5. The tool as recited in claim 4, wherein the LEDs are lighted in response to the first display signal to indicate movement of the housing along the line.

6. The tool as recited in claim 1, wherein the display unit includes an LCD screen.

7. The tool as recited in claim 1, wherein the motion detection unit comprises an accelerometer and a gyroscope.

8. A tool comprising:

a housing;

a display unit for indicating tool displacement and orientation;

a means for establishing a reference location of the tool; and

a means to detect the displacement and orientation of the tool relative to the reference location, and to generate a signal indicative of the displacement and orientation, and to provide the signal to the display unit.

9. The tool as recited in claim 8, wherein the means for detecting the displacement and orientation relative to a reference location comprises detection of the movement of the hand tool with one or more accelerometers or gyroscopes.

10. The tool as recited in claim 8, wherein the means for establishing the reference location is a user activated button, switch, or trigger.

11. The tool as recited in claim 8, wherein the means for establishing the reference location is a switch responsive to a voice activation.

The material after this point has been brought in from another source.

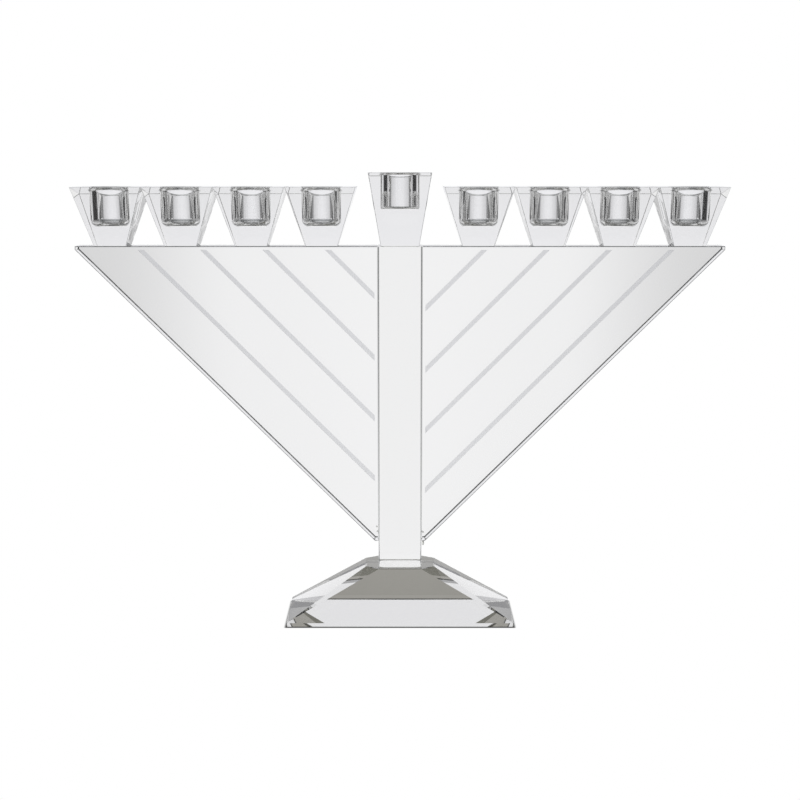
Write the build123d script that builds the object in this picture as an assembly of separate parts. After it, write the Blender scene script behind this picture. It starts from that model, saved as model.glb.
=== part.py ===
from build123d import *
import os

# A nine-branch Hanukkah lamp cut from clear optical crystal. Thirteen polished blocks
# are bonded with clear adhesive: a roofed base, a square column, two triangular wings,
# eight candle cups in one level row and a taller shamash cup on the column.
# Frame: millimetres, X along the row of cups, Y from front to back, Z up,
# origin at the middle of the underside of the base.

# bonds and polished edges
bond = 0.1                 # cured adhesive between two blocks
arris = 0.4                # bevel on the long edges of base, column and wings
cup_arris = 0.2            # the cups' edges are finer

# base: an upright band, four roof faces and four narrow hip facets
base_width = 132
base_depth = 52
base_height = 32
band_height = 2.5
platform_width = 40
platform_depth = 30
hip_cut_x = 8              # how far a hip facet cuts the platform's corner
hip_cut_y = 5.3

# column
column_side = 25
column_height = 187

# wings
wing_thickness = 15
wing_reach = 172.4         # along the top, from the column to the tip
wing_blunt = 2             # upright flat at the tip, level flat at the foot
line_count = 4
line_spacing = 35.5        # between the frosted lines, along the wing's top
line_width = 2.5
line_depth = 0.25
line_margin = 2            # clear glass left at the ends of the lines
left_line_start = 43       # from the lamp's middle to the innermost line's middle
right_line_start = 50

# candle cups
cup_count = 4              # on each wing
cup_pitch = 40
first_cup = 44.6           # from the lamp's middle to the innermost cup
cup_top = 39.6
cup_foot = 18.2
cup_height = 33.4
cup_bore_depth = 21.5
cup_bore_round = 4.5       # radius between a bore's wall and its bottom
shamash_top = 36
shamash_foot = 22
shamash_height = 41.4
shamash_bore_depth = 20
shamash_bore_round = 1.5
bore_diameter = 22.5
mouth_bevel = 0.8

# levels
column_z = base_height + bond
wing_top_z = column_z + column_height
cup_z = wing_top_z + bond
wing_x = column_side / 2 + bond


def save(solid, name):
    export_step(solid, f"parts/{name}.step")


def make_base():
    # The hull of the foot's rectangle, the top of its band and the eight-cornered platform.
    half_x, half_y = base_width / 2, base_depth / 2
    top_x, top_y = platform_width / 2, platform_depth / 2
    corners = []
    for x in (-1, 1):
        for y in (-1, 1):
            corners.append((x * half_x, y * half_y, 0))
            corners.append((x * half_x, y * half_y, band_height))
            corners.append((x * (top_x - hip_cut_x), y * top_y, base_height))
            corners.append((x * top_x, y * (top_y - hip_cut_y), base_height))
    block = ConvexPolyhedron(corners)
    edges = block.edges()
    foot = edges.filter_by_position(Axis.Z, 0, 0)
    platform = edges.filter_by_position(Axis.Z, base_height, base_height)
    return chamfer(edges.filter_by(Axis.Z) + foot + platform, arris)


def make_column():
    block = Pos(Z=column_z) * Box(
        column_side, column_side, column_height, align=(Align.CENTER, Align.CENTER, Align.MIN)
    )
    return chamfer(block.edges().filter_by(Axis.Z), arris)


def wing_outline(inset):
    # Right-angled triangle with blunted tip and foot, drawn for the right wing.
    inner = wing_x + inset
    outer = wing_x + wing_reach
    top = wing_top_z - inset
    slope = outer + wing_blunt - wing_top_z   # the long edge runs at 45 degrees: x - z
    low = inner - slope
    if inset:
        return [(inner, top), (top + slope, top), (inner, low)]
    return [
        (inner, top),
        (outer, top),
        (outer, top - wing_blunt),
        (inner + wing_blunt, low + wing_blunt),
        (inner, low + wing_blunt),
    ]


def line_groove(start):
    # One frosted line: a shallow band at 45 degrees in the wing's front face.
    reach = 3 * wing_reach    # past the wing's outline at both ends
    band = Box(reach, 2 * line_depth, line_width)
    return Pos(start, -wing_thickness / 2, wing_top_z) * Rot(Y=-45) * band


def make_wing(side, start):
    face = Plane.XZ * make_face(Polyline(wing_outline(0), close=True))
    plate = extrude(face, wing_thickness / 2, both=True)
    plate = chamfer(plate.edges().filter_by(Axis.Y, reverse=True), arris)
    field = Plane.XZ * make_face(Polyline(wing_outline(line_margin), close=True))
    field = extrude(field, wing_thickness, both=True)
    for number in range(line_count):
        plate -= line_groove(start + number * line_spacing) & field
    return plate if side > 0 else mirror(plate, about=Plane.YZ)


def make_cup(x, top, foot, height, bore_depth, bore_round):
    # A square funnel with a flat-bottomed candle bore.
    corners = []
    for across in (-0.5, 0.5):
        for along in (-0.5, 0.5):
            corners.append((across * foot, along * foot, 0))
            corners.append((across * top, along * top, height))
    block = ConvexPolyhedron(corners)
    block = chamfer(block.edges(), cup_arris)
    drill = Pos(Z=height - bore_depth) * Cylinder(
        bore_diameter / 2, height, align=(Align.CENTER, Align.CENTER, Align.MIN)
    )
    tip = drill.edges().filter_by(GeomType.CIRCLE).sort_by(Axis.Z)[0]
    block -= fillet(tip, bore_round)
    mouth = block.faces().sort_by(Axis.Z)[-1].edges().filter_by(GeomType.CIRCLE)
    block = chamfer(mouth, mouth_bevel)
    return Pos(x, 0, cup_z) * block


def make_bond(x, z, width, depth):
    return Pos(x, 0, z) * Box(width, depth, bond, align=(Align.CENTER, Align.CENTER, Align.MIN))


def make_side_bond(side):
    # The upright film between the column and a wing's inner edge.
    height = wing_top_z - wing_outline(0)[-1][1] - 2 * arris
    film = Box(bond, wing_thickness - 2 * arris, height, align=(Align.CENTER, Align.CENTER, Align.MAX))
    return Pos(side * (column_side + bond) / 2, 0, wing_top_z - arris) * film


os.makedirs("parts", exist_ok=True)

save(make_base(), "base")
save(make_column(), "column")
save(make_bond(0, base_height, column_side - 2 * arris, column_side - 2 * arris), "bond_column")

shamash = make_cup(0, shamash_top, shamash_foot, shamash_height, shamash_bore_depth, shamash_bore_round)
save(shamash, "cup_shamash")
save(make_bond(0, wing_top_z, shamash_foot - 2 * cup_arris, shamash_foot - 2 * cup_arris), "bond_shamash")

for side_name, side, line_start in (("left", -1, left_line_start), ("right", 1, right_line_start)):
    save(make_wing(side, line_start), f"wing_{side_name}")
    save(make_side_bond(side), f"bond_wing_{side_name}")
    for number in range(cup_count):
        place = side * (first_cup + number * cup_pitch)
        cup = make_cup(place, cup_top, cup_foot, cup_height, cup_bore_depth, cup_bore_round)
        save(cup, f"cup_{side_name}_{number + 1}")
        film = make_bond(place, wing_top_z, cup_foot - 2 * cup_arris, wing_thickness - 2 * arris)
        save(film, f"bond_{side_name}_{number + 1}")
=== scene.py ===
import math
import bpy
import numpy as np
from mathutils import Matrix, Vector


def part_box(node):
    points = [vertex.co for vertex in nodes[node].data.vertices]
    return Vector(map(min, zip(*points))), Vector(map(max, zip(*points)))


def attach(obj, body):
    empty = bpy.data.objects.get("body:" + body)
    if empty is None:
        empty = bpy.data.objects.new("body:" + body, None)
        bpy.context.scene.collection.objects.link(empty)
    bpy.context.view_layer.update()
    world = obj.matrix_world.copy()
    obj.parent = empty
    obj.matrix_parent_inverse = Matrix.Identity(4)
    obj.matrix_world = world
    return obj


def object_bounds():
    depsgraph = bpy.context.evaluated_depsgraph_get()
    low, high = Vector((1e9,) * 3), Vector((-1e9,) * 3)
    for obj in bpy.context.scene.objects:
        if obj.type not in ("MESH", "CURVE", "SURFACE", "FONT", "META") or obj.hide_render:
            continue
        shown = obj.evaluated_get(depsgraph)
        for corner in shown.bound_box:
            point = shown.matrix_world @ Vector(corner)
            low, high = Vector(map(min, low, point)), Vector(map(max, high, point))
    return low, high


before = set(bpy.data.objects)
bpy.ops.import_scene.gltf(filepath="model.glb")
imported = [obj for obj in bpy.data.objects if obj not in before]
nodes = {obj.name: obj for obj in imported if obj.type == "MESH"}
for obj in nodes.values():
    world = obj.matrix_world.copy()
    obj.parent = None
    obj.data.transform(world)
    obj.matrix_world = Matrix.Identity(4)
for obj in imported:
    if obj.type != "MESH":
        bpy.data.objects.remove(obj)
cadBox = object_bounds()
mm = 0.001

# A Hanukkah lamp of clear crystal blocks, bonded with clear adhesive, on a white studio table.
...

12. The tool as recited in claim 8, wherein the display signal comprises a visual signal.

13. The tool as recited in claim 8, wherein the display signal comprises a audible signal.

14. The tool as recited in claim 8, wherein one or more level indicators are attached to the tool to enable the user to better establish a level initial reference location.

15. The tool as recited in claim 8, wherein the display signal displays a numerical value for the translation of the tool.

16. The tool as recited in claim 8, wherein the user may set a predetermined desired translation and the display signal informs the user when such predetermined translation is accomplished.

17. The tool as recited in claim 8, wherein the means to detect the displacement and orientation of the tool relative to the reference location includes sensors that are adapted to receive signals from a global positioning network and use triangulation to identify the precise location and orientation of the tool.